John Reese wrote:
> A question for the community-
> 
> Is there a way to monitor disk usage in real time *without* a disk read?
> 
> Here's the situation: Company managers have dumped large files onto the
> production server in the course of a single business day. The server has
> no capacity problem, but the backup system chokes and we lose our
> backup. The managers have no idea of the size file they are putting on
> the server, and they tend to do so in batches, which means that there is
> no 'incremental' buildup to watch over the course of a couple of days.
> It happens all at once, probably within the space of a few minutes.
> 
> I can catch the problem with a simple 'df -h' toward the end of the day,
> but if I see there's a problem for the backup there still is no way to
> find the problem directory unless I do a disk read with one of the many
> commands available. I can reduce the scope of the search, but the
> narrowest scope would still leave me with scores of gigabytes and
> hundreds of thousands of files. This would coincide with peak server
> activity, and even if I re-nice the disk read, I would still slow down
> the company for up to an hour at a critical time of day.
> 
> What I need is some sort of disk usage accounting that 1) does not rely
> on a real-time disk read; 2) can locate data growth by file and
> directory.  Is there anything out there that fills the bill?
> 
> John Reese
> 

I don't know of anything that will do exactly what you want.  Here are a
couple of things that might give you part of what you are looking for.

1. iostat will give you info about data written per partition.  The info
for this is stored in /proc & /sys so you should have to do any
additional disk I/O to get the info.  You can get info like amount of
data writtend to a partition in the last 6 hours.

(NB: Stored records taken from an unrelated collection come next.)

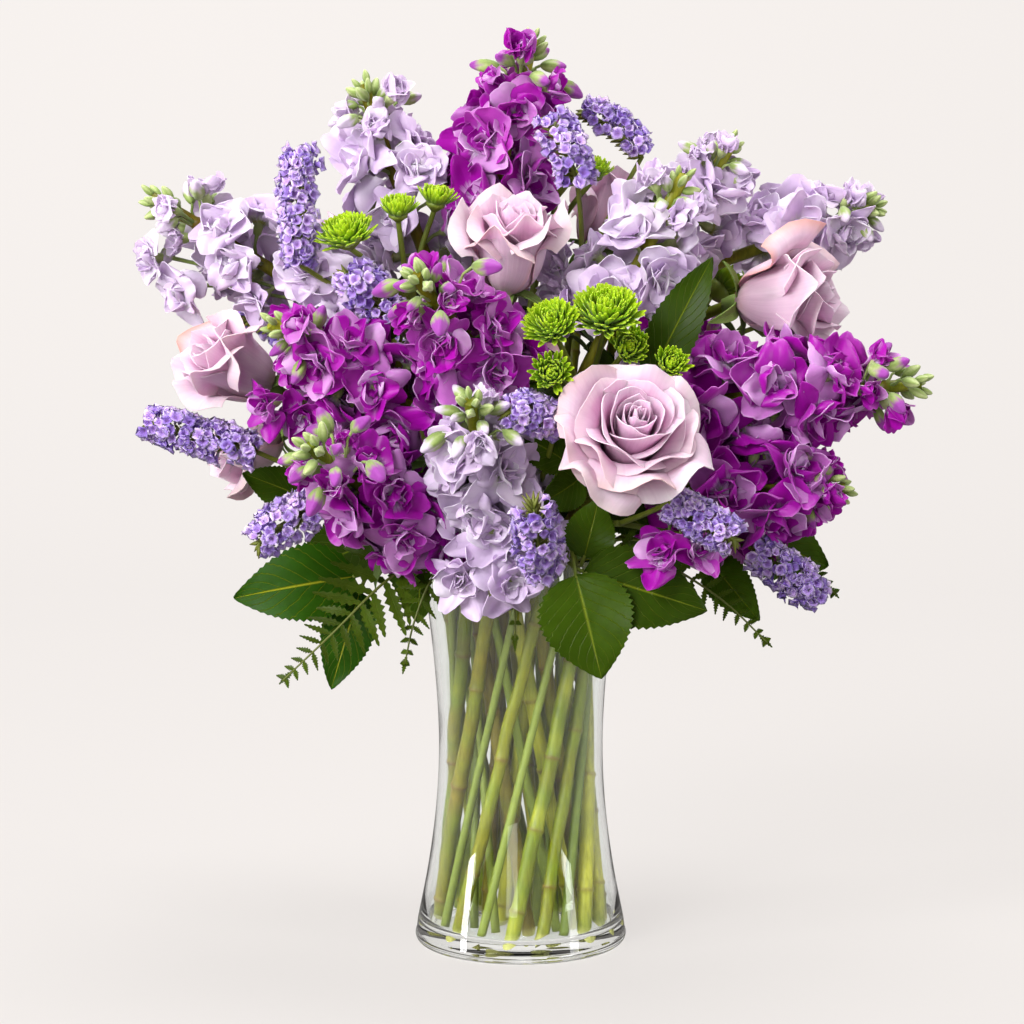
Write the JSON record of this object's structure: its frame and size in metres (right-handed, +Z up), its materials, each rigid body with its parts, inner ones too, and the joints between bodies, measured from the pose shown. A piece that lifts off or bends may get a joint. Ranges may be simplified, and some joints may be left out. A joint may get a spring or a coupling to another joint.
{
  "type": "mixed flower bouquet in a glass vase",
  "caption": "Clear flared glass vase holding a full mixed bouquet of roses, stock, statice and button mums over fern and rose leaves.",
  "frame": {"origin": "middle of the vase's underside, where it stands on the table", "axes": "+Z up the vase, -Y towards the bouquet's front, +X to the right seen from the front"},
  "size_m": [0.382, 0.2922, 0.4619],
  "materials": {
    "glass": "polished",
    "stem": "satin",
    "rose_petal": "matte",
    "purple_petal": "matte",
    "lilac_petal": "matte",
    "statice_petal": "matte",
    "mum_petal": "matte",
    "leaf": "satin",
    "fern": "satin"
  },
  "bodies": {
    "root": {"fern_back": "fern", "fern_centre": "fern", "fern_far_right": "fern", "fern_left": "fern", "fern_low_left": "fern", "fern_right": "fern", "leaf_back_left": "leaf", "leaf_back_right": "leaf", "leaf_far_left": "leaf", "leaf_front": "leaf", "leaf_left": "leaf", "leaf_right": "leaf", "leaf_top": "leaf", "lilac_stock_back": "lilac_petal", "lilac_stock_back_low": "lilac_petal", "lilac_stock_far_right": "lilac_petal", "lilac_stock_front": "lilac_petal", "lilac_stock_left": "lilac_petal", "lilac_stock_top_left": "lilac_petal", "lilac_stock_top_right": "lilac_petal", "lilac_stock_upper_right": "lilac_petal", "mum_back": "mum_petal", "mum_left": "mum_petal", "mum_right": "mum_petal", "mum_top": "mum_petal", "purple_stock_back_left": "purple_petal", "purple_stock_back_right": "purple_petal", "purple_stock_centre": "purple_petal", "purple_stock_left": "purple_petal", "purple_stock_low_left": "purple_petal", "purple_stock_low_right": "purple_petal", "purple_stock_right": "purple_petal", "purple_stock_top": "purple_petal", "rose_back_bloom": "rose_petal", "rose_back_left_bloom": "rose_petal", "rose_back_left_stem": "stem", "rose_back_right_bloom": "rose_petal", "rose_back_right_stem": "stem", "rose_back_stem": "stem", "rose_front_right_bloom": "rose_petal", "rose_front_right_stem": "stem", "rose_left_bloom": "rose_petal", "rose_left_low_bloom": "rose_petal", "rose_left_low_stem": "stem", "rose_left_stem": "stem", "rose_right_bloom": "rose_petal", "rose_right_stem": "stem", "rose_top_bloom": "rose_petal", "rose_top_stem": "stem", "statice_back": "statice_petal", "statice_front": "statice_petal", "statice_left": "statice_petal", "statice_right": "statice_petal", "statice_top": "statice_petal", "statice_upper_left": "statice_petal", "vase": "glass"}
  },
  "joints": []
}
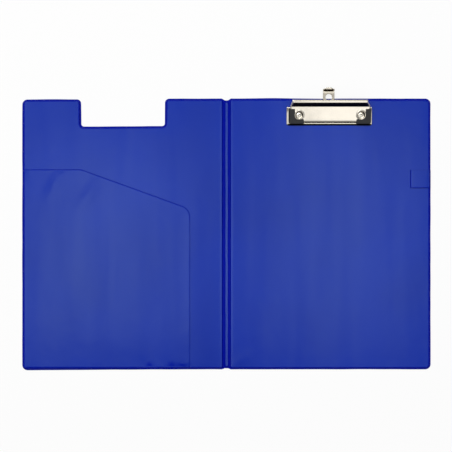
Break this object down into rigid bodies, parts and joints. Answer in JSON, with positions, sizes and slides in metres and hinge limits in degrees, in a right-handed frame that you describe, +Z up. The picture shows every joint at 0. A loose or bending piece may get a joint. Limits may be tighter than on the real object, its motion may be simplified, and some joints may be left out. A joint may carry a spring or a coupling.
{
  "type": "document folder",
  "caption": "Fold-over clipboard folder for A4 sheets, open flat, with a sprung lever clip, a sliding hanging tab, a pen loop and a slanted document pocket.",
  "frame": {"origin": "on the table, in the middle of the open folder's outline, hanging tab included; X = 0 is the middle of the spine", "axes": "+X from the cover across the spine to the board with the clip; +Y up the page, towards the clip; +Z up from the table"},
  "size_m": [0.478, 0.3298, 0.0147],
  "materials": {
    "vinyl_outside": "satin PVC film",
    "vinyl_inside": "satin PVC film",
    "pocket_film": "satin PVC film",
    "greyboard": "uncoated grey board",
    "nickel_plate": "bright nickel plate",
    "rivet_nickel": "bright nickel plate",
    "hanger_steel": "satin nickel plate",
    "spring_steel": "drawn spring wire",
    "grip_rubber": "moulded, matt"
  },
  "bodies": {
    "clipboard": {"board_back_film": "vinyl_outside", "board_core": "greyboard", "board_front_film": "vinyl_inside", "clip_base": "nickel_plate", "clip_rivets": "rivet_nickel", "pivot_pin": "rivet_nickel", "torsion_spring_left": "spring_steel", "torsion_spring_right": "spring_steel", "pen_loop_tail": "pocket_film"},
    "spine": {"spine_back_film": "vinyl_outside", "spine_front_film": "vinyl_inside"},
    "cover": {"cover_back_film": "vinyl_outside", "cover_core": "greyboard", "cover_front_film": "vinyl_inside", "document_pocket": "pocket_film"},
    "jaw": {"jaw_plate": "nickel_plate", "grip_corner_left": "grip_rubber", "grip_corner_right": "grip_rubber"},
    "hanger": {"hanger_tab": "hanger_steel"},
    "pen_loop": {"pen_loop": "pocket_film"}
  },
  "joints": [
    {"name": "spine_fold", "type": "hinge", "parent": "clipboard", "child": "spine", "pos_m": [0.005, 0, 0.00025], "axis": [0, 1, 0], "range_deg": [-90, 90]},
    {"name": "cover_fold", "type": "hinge", "parent": "spine", "child": "cover", "pos_m": [-0.005, 0, 0.00025], "axis": [0, 1, 0], "range_deg": [-90, 90]},
    {"name": "jaw_open", "type": "hinge", "parent": "clipboard", "child": "jaw", "pos_m": [0.1208, 0.1405, 0.0055], "axis": [-1, 0, 0], "range_deg": [0, 30], "stiffness_Nm_per_rad": 0.3, "springref_deg": -20.05, "deforming": ["torsion_spring_left", "torsion_spring_right"]},
    {"name": "hanger_slide", "type": "slide", "parent": "clipboard", "child": "hanger", "axis": [0, 1, 0], "range_m": [-0.0095, 0.005]},
    {"name": "pen_loop_fold", "type": "hinge", "parent": "clipboard", "child": "pen_loop", "pos_m": [0.23695, 0.0578, 0.0028], "axis": [0, 1, 0], "range_deg": [0, 180]}
  ]
}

2. Process accounting can also give you I/O, but it is setup to give you
things per user.  So this would tell you that user bob had 200 GB of I/O
in the last 6 hours.  However process accounting requires that you log
all process info to a file and then process that file.  This can lead to
a small performance hit on the machine, also processing the accounting
files isn't trivial but you could do that on another box.

--
Lee